Looking for info on insulation dams between house attic and attached garage.

I can’t find any building standards for insulation dams between the house attic and attached garage. I inspected a new home recently and noted that some of the loose fiberglass insulation had fallen into the un-insulated garage attic. In my report I suggested installing an insulation dam between the house and garage to prevent this. The builder refuses to do it because it is not required. Any help would be appreciated.

Mike you simply made a recommendation and a insulation dam can be built easily by the new owner if they wish. I don’t see the builder doing this either and never seen a insulation dam between the attic and a fire rated sealed garage. The only place I’ve seen them is around the attic hatch.

I recently added about 24" of blown in cellulose in my attached garage attic. This has made about a 15-20 degree difference in the garage when the overhead door is closed. The garage is cooler in the summer and warmer during the winter. Most builders will not insulate the garage attic because it adds about $150-$200 to the cost of the home. I share my experience with clients who are interested in energy upgrades.

You made a recommendation. It is now up to others whether it is completed or not.
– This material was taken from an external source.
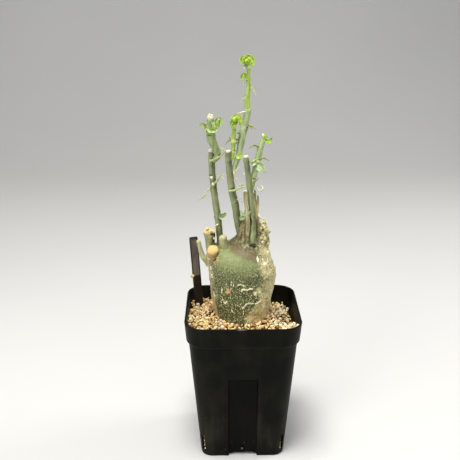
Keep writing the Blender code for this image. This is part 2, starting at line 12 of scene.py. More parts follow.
import bpy
import numpy as np
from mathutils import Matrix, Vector


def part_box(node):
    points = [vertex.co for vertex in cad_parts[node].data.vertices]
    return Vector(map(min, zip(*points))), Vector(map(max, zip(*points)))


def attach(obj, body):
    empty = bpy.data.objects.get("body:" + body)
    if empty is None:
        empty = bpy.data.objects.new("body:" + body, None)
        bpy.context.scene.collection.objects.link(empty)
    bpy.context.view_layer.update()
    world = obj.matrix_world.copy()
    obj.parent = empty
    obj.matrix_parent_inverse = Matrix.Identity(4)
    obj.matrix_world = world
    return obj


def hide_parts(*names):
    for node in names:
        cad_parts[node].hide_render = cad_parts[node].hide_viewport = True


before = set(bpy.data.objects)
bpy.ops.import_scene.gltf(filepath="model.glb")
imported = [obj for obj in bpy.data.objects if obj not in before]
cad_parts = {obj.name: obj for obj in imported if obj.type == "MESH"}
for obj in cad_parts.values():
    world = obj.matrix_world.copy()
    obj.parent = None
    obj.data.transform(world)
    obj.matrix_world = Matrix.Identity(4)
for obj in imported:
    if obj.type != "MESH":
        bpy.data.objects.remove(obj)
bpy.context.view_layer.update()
MM = 0.001
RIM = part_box("pot")[1][2]
print("nodes", len(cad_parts), "rim height", round(RIM, 4))


# %% [markdown]
# ## Small tools for shapes
#
# Every new piece is a surface over a grid: rings of points, one ring after another. The tools
# here ease between values, bend a smooth line through a few points, and make soft noise, always
# on whole arrays.

# %% Lines, easing and noise
def eased(values, low, high):
    """0 below low, 1 above high, and 3t^2 - 2t^3 between them."""
    share = np.clip((np.asarray(values, float) - low) / (high - low), 0, 1)
    return share * share * (3 - 2 * share)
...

Linas beat me to it… screw the Dam… insulate the garage attic! Builders love choices!!! :wink:

I see insulation dams between the house and garage all the time. When there is 20 plus inches of loose fiberglass it falls into the garage attic which reduces the insulation value of the house in this area. I thought there had to be some kind of building/energy code that would cover this.

Yes it is an easy fix. I told the buy that this is an easy fix and explained what to do (he wants it corrected).

Thanks all


You could make the point that a vented attic over a garage, porch, or anything else would be no different than a soffit vent and would require some sort of an air barrier at the exposed edge of the insulation. Here lots of times it’s just cardboard.